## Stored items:
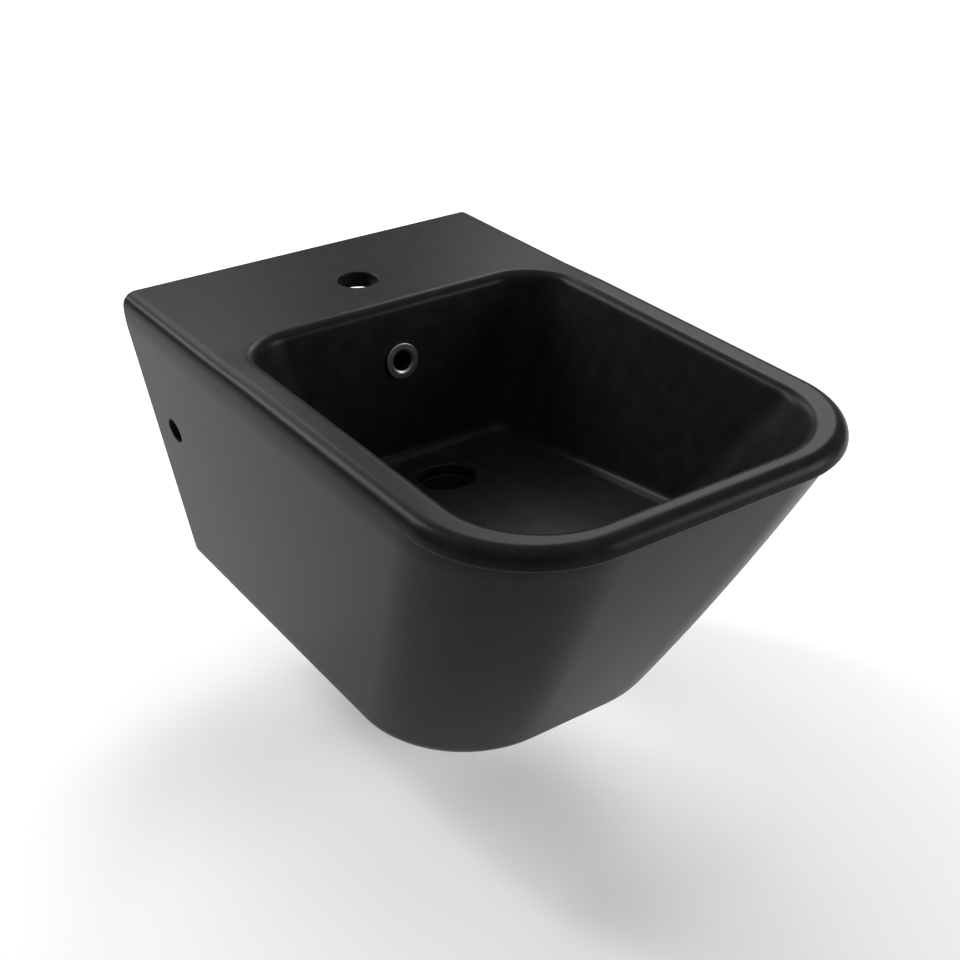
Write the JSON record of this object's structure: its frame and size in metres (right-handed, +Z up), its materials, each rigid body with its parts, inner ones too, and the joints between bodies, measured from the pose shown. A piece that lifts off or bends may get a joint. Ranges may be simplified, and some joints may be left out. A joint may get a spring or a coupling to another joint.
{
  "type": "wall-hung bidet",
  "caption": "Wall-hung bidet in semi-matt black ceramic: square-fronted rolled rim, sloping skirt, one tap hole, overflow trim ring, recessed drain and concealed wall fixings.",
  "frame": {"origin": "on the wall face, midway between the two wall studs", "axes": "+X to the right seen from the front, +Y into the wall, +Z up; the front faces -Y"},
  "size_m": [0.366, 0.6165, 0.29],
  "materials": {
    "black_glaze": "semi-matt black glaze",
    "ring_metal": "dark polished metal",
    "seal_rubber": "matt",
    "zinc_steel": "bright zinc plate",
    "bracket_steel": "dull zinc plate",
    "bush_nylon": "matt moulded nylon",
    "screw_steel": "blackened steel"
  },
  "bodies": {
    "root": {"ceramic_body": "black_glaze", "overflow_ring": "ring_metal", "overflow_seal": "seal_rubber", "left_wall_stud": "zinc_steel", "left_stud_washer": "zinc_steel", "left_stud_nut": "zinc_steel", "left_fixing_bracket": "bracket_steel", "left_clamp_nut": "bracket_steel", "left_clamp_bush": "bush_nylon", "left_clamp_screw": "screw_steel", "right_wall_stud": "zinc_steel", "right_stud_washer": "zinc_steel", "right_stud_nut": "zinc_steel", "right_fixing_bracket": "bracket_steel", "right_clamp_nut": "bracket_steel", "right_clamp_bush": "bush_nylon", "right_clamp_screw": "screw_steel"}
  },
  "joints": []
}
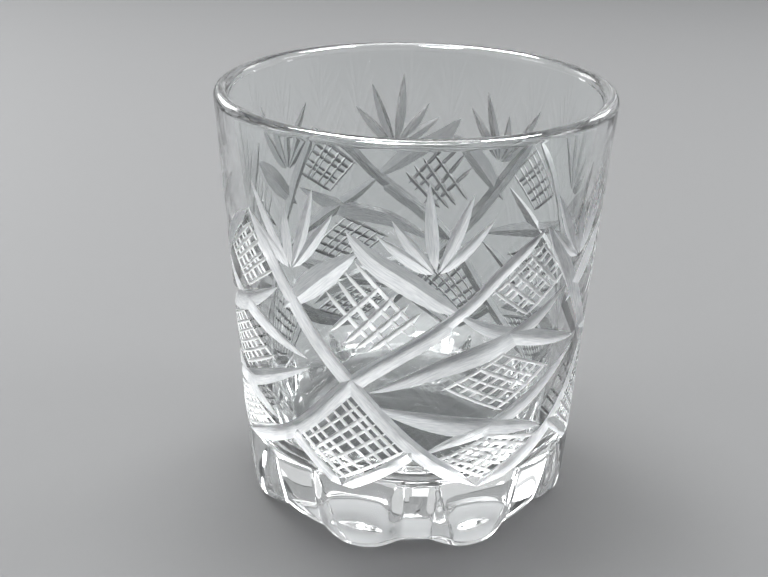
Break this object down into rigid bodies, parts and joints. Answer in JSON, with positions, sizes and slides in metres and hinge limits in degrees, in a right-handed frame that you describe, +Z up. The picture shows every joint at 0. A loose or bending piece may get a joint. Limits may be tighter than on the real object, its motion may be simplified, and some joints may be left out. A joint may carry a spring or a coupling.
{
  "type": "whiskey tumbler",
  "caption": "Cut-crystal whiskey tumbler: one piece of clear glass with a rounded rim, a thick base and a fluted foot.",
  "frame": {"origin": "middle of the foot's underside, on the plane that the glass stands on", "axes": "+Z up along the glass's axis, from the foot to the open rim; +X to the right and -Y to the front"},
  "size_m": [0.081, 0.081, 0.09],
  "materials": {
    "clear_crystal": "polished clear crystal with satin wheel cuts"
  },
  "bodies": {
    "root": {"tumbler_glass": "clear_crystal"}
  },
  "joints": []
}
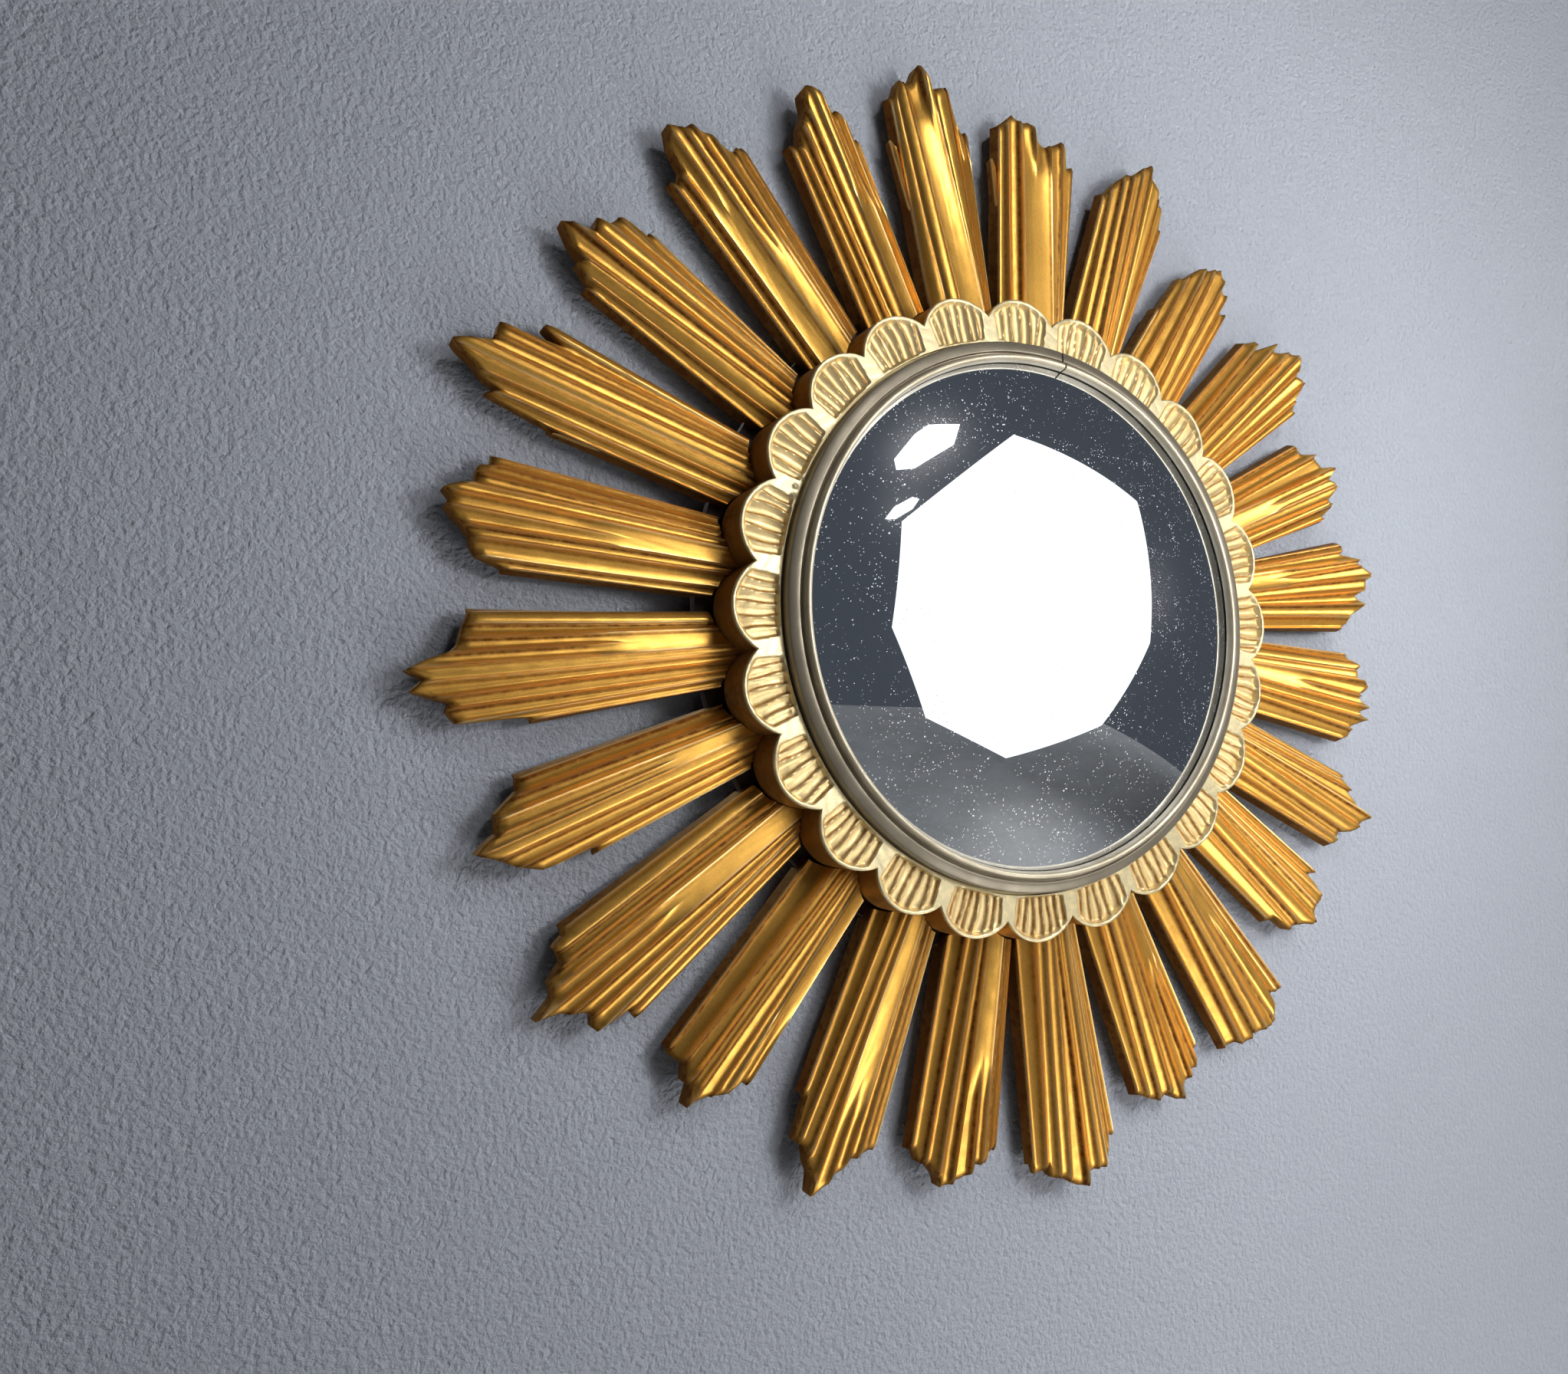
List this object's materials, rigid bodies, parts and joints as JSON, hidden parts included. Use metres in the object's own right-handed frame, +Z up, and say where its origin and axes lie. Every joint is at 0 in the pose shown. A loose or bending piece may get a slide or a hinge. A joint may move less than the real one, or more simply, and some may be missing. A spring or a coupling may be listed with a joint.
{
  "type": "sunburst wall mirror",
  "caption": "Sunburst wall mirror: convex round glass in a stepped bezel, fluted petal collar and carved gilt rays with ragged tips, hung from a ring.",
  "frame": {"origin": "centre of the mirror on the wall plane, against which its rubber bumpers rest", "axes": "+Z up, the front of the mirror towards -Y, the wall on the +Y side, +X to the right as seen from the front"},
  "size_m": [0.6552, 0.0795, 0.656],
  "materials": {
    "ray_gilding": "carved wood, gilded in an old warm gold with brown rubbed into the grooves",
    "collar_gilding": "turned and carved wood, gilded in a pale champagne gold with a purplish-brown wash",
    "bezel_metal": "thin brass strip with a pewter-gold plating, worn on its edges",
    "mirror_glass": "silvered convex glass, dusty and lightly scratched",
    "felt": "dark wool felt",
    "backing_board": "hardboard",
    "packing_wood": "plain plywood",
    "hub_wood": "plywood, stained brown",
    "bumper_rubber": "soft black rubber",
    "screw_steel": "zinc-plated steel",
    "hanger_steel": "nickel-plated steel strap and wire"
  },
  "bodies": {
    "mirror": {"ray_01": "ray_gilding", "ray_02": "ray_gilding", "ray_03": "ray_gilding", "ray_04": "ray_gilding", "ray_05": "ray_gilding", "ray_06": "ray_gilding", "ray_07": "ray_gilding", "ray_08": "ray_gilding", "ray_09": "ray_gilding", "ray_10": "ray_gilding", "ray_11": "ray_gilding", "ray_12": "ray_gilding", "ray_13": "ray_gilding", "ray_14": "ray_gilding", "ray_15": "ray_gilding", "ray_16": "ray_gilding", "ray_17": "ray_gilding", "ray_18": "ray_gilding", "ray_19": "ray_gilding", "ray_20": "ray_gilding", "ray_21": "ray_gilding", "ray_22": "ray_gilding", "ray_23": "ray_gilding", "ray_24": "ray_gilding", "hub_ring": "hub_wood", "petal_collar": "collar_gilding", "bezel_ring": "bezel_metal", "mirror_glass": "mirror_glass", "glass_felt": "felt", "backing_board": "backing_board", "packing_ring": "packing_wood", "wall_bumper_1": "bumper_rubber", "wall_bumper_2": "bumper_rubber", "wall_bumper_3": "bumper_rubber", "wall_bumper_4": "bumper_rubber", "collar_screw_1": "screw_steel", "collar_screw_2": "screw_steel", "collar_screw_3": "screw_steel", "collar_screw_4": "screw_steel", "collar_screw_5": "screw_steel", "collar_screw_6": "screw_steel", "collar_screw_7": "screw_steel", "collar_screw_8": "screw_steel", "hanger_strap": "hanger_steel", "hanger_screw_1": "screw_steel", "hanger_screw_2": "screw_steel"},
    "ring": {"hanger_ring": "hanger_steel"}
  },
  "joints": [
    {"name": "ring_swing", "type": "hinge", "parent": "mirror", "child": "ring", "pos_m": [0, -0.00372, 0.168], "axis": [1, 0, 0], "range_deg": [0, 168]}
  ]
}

## EXERCISE AIM:
Copy out the material word for word and line for line.

## TASK RESULT:
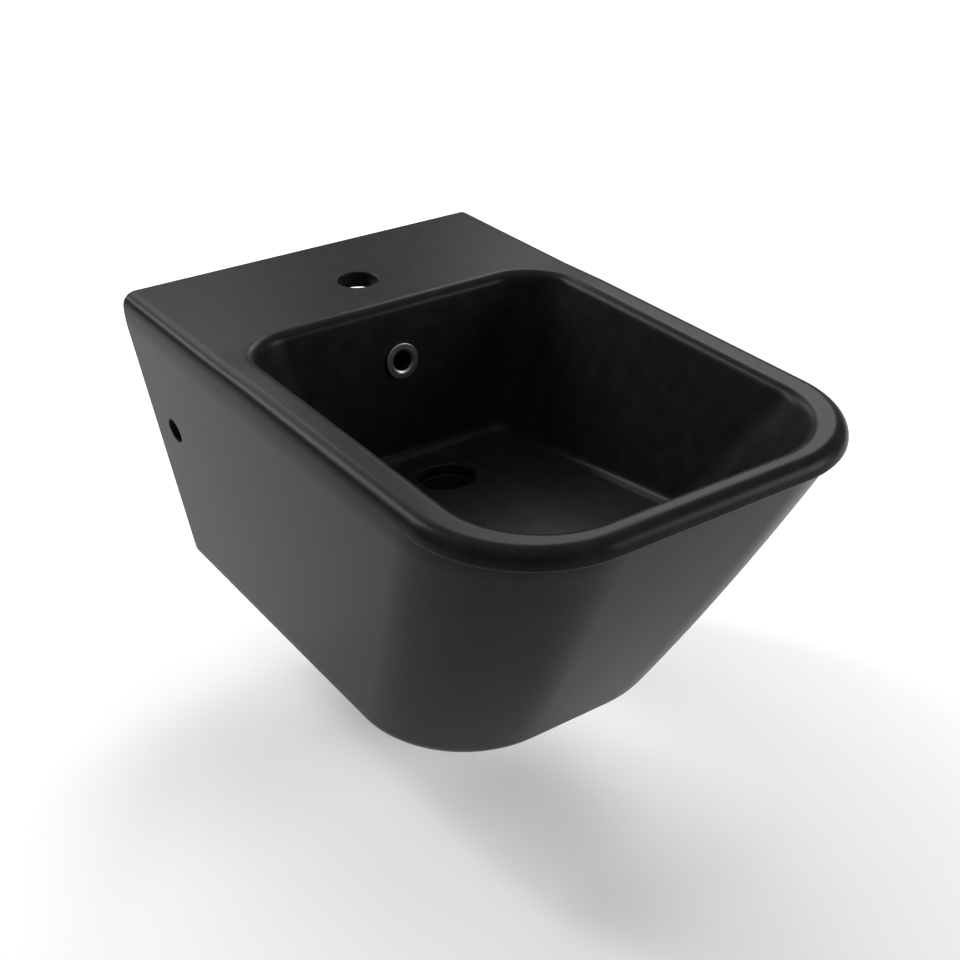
Write the JSON record of this object's structure: its frame and size in metres (right-handed, +Z up), its materials, each rigid body with its parts, inner ones too, and the joints between bodies, measured from the pose shown. A piece that lifts off or bends may get a joint. Ranges may be simplified, and some joints may be left out. A joint may get a spring or a coupling to another joint.
{
  "type": "wall-hung bidet",
  "caption": "Wall-hung bidet in semi-matt black ceramic: square-fronted rolled rim, sloping skirt, one tap hole, overflow trim ring, recessed drain and concealed wall fixings.",
  "frame": {"origin": "on the wall face, midway between the two wall studs", "axes": "+X to the right seen from the front, +Y into the wall, +Z up; the front faces -Y"},
  "size_m": [0.366, 0.6165, 0.29],
  "materials": {
    "black_glaze": "semi-matt black glaze",
    "ring_metal": "dark polished metal",
    "seal_rubber": "matt",
    "zinc_steel": "bright zinc plate",
    "bracket_steel": "dull zinc plate",
    "bush_nylon": "matt moulded nylon",
    "screw_steel": "blackened steel"
  },
  "bodies": {
    "root": {"ceramic_body": "black_glaze", "overflow_ring": "ring_metal", "overflow_seal": "seal_rubber", "left_wall_stud": "zinc_steel", "left_stud_washer": "zinc_steel", "left_stud_nut": "zinc_steel", "left_fixing_bracket": "bracket_steel", "left_clamp_nut": "bracket_steel", "left_clamp_bush": "bush_nylon", "left_clamp_screw": "screw_steel", "right_wall_stud": "zinc_steel", "right_stud_washer": "zinc_steel", "right_stud_nut": "zinc_steel", "right_fixing_bracket": "bracket_steel", "right_clamp_nut": "bracket_steel", "right_clamp_bush": "bush_nylon", "right_clamp_screw": "screw_steel"}
  },
  "joints": []
}
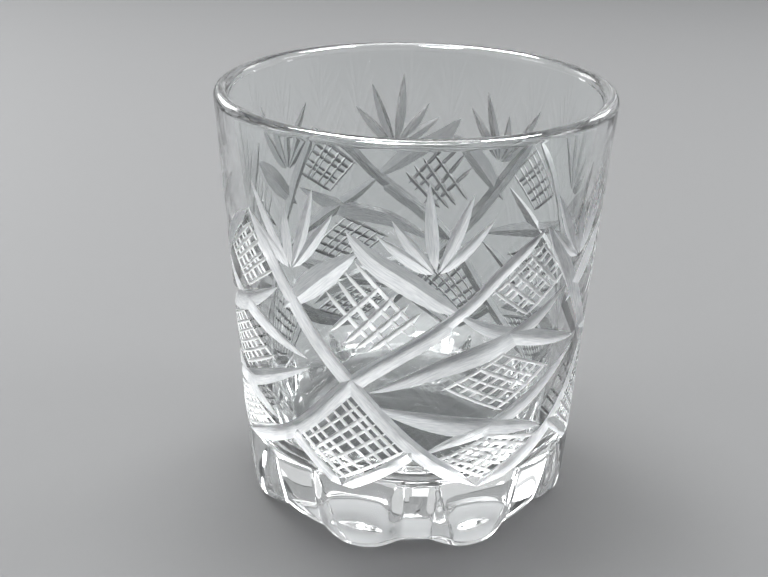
Break this object down into rigid bodies, parts and joints. Answer in JSON, with positions, sizes and slides in metres and hinge limits in degrees, in a right-handed frame that you describe, +Z up. The picture shows every joint at 0. A loose or bending piece may get a joint. Limits may be tighter than on the real object, its motion may be simplified, and some joints may be left out. A joint may carry a spring or a coupling.
{
  "type": "whiskey tumbler",
  "caption": "Cut-crystal whiskey tumbler: one piece of clear glass with a rounded rim, a thick base and a fluted foot.",
  "frame": {"origin": "middle of the foot's underside, on the plane that the glass stands on", "axes": "+Z up along the glass's axis, from the foot to the open rim; +X to the right and -Y to the front"},
  "size_m": [0.081, 0.081, 0.09],
  "materials": {
    "clear_crystal": "polished clear crystal with satin wheel cuts"
  },
  "bodies": {
    "root": {"tumbler_glass": "clear_crystal"}
  },
  "joints": []
}
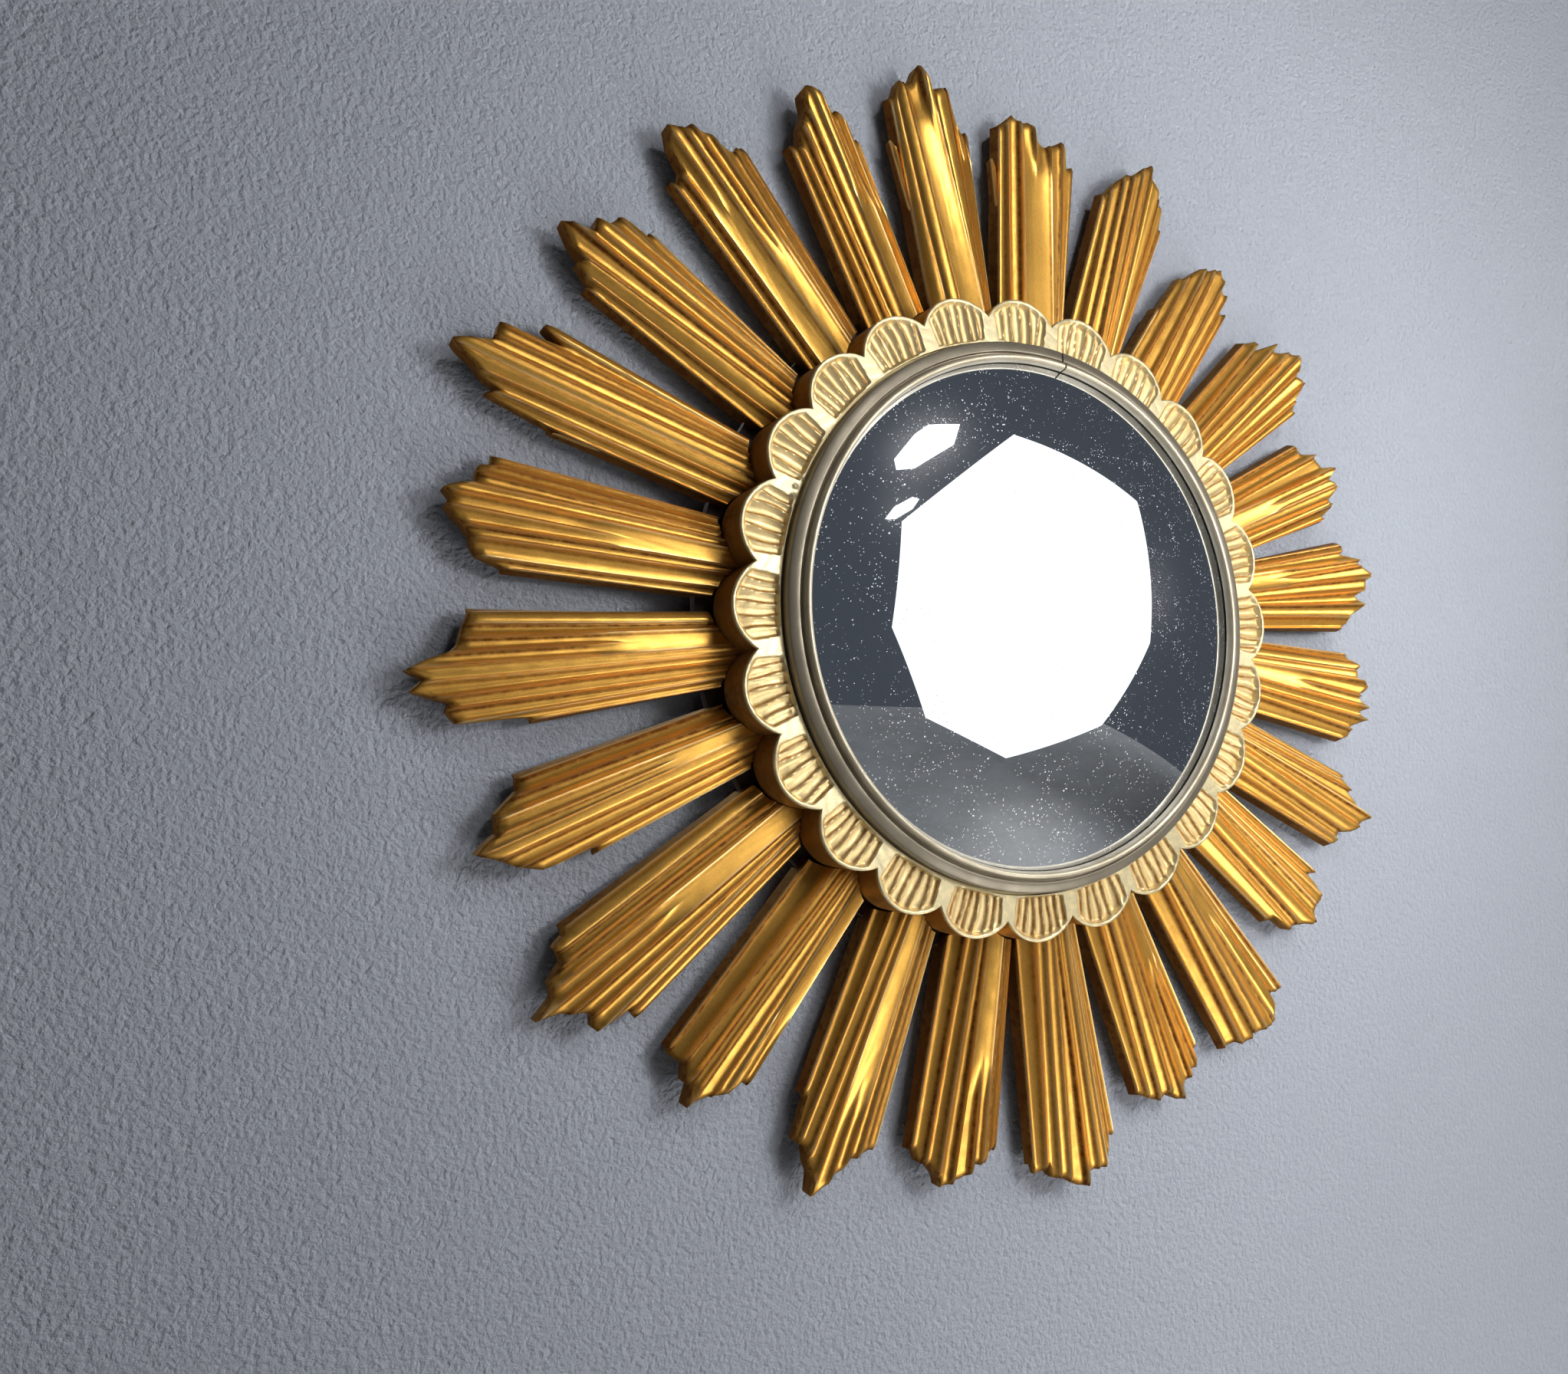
List this object's materials, rigid bodies, parts and joints as JSON, hidden parts included. Use metres in the object's own right-handed frame, +Z up, and say where its origin and axes lie. Every joint is at 0 in the pose shown. A loose or bending piece may get a slide or a hinge. A joint may move less than the real one, or more simply, and some may be missing. A spring or a coupling may be listed with a joint.
{
  "type": "sunburst wall mirror",
  "caption": "Sunburst wall mirror: convex round glass in a stepped bezel, fluted petal collar and carved gilt rays with ragged tips, hung from a ring.",
  "frame": {"origin": "centre of the mirror on the wall plane, against which its rubber bumpers rest", "axes": "+Z up, the front of the mirror towards -Y, the wall on the +Y side, +X to the right as seen from the front"},
  "size_m": [0.6552, 0.0795, 0.656],
  "materials": {
    "ray_gilding": "carved wood, gilded in an old warm gold with brown rubbed into the grooves",
    "collar_gilding": "turned and carved wood, gilded in a pale champagne gold with a purplish-brown wash",
    "bezel_metal": "thin brass strip with a pewter-gold plating, worn on its edges",
    "mirror_glass": "silvered convex glass, dusty and lightly scratched",
    "felt": "dark wool felt",
    "backing_board": "hardboard",
    "packing_wood": "plain plywood",
    "hub_wood": "plywood, stained brown",
    "bumper_rubber": "soft black rubber",
    "screw_steel": "zinc-plated steel",
    "hanger_steel": "nickel-plated steel strap and wire"
  },
  "bodies": {
    "mirror": {"ray_01": "ray_gilding", "ray_02": "ray_gilding", "ray_03": "ray_gilding", "ray_04": "ray_gilding", "ray_05": "ray_gilding", "ray_06": "ray_gilding", "ray_07": "ray_gilding", "ray_08": "ray_gilding", "ray_09": "ray_gilding", "ray_10": "ray_gilding", "ray_11": "ray_gilding", "ray_12": "ray_gilding", "ray_13": "ray_gilding", "ray_14": "ray_gilding", "ray_15": "ray_gilding", "ray_16": "ray_gilding", "ray_17": "ray_gilding", "ray_18": "ray_gilding", "ray_19": "ray_gilding", "ray_20": "ray_gilding", "ray_21": "ray_gilding", "ray_22": "ray_gilding", "ray_23": "ray_gilding", "ray_24": "ray_gilding", "hub_ring": "hub_wood", "petal_collar": "collar_gilding", "bezel_ring": "bezel_metal", "mirror_glass": "mirror_glass", "glass_felt": "felt", "backing_board": "backing_board", "packing_ring": "packing_wood", "wall_bumper_1": "bumper_rubber", "wall_bumper_2": "bumper_rubber", "wall_bumper_3": "bumper_rubber", "wall_bumper_4": "bumper_rubber", "collar_screw_1": "screw_steel", "collar_screw_2": "screw_steel", "collar_screw_3": "screw_steel", "collar_screw_4": "screw_steel", "collar_screw_5": "screw_steel", "collar_screw_6": "screw_steel", "collar_screw_7": "screw_steel", "collar_screw_8": "screw_steel", "hanger_strap": "hanger_steel", "hanger_screw_1": "screw_steel", "hanger_screw_2": "screw_steel"},
    "ring": {"hanger_ring": "hanger_steel"}
  },
  "joints": [
    {"name": "ring_swing", "type": "hinge", "parent": "mirror", "child": "ring", "pos_m": [0, -0.00372, 0.168], "axis": [1, 0, 0], "range_deg": [0, 168]}
  ]
}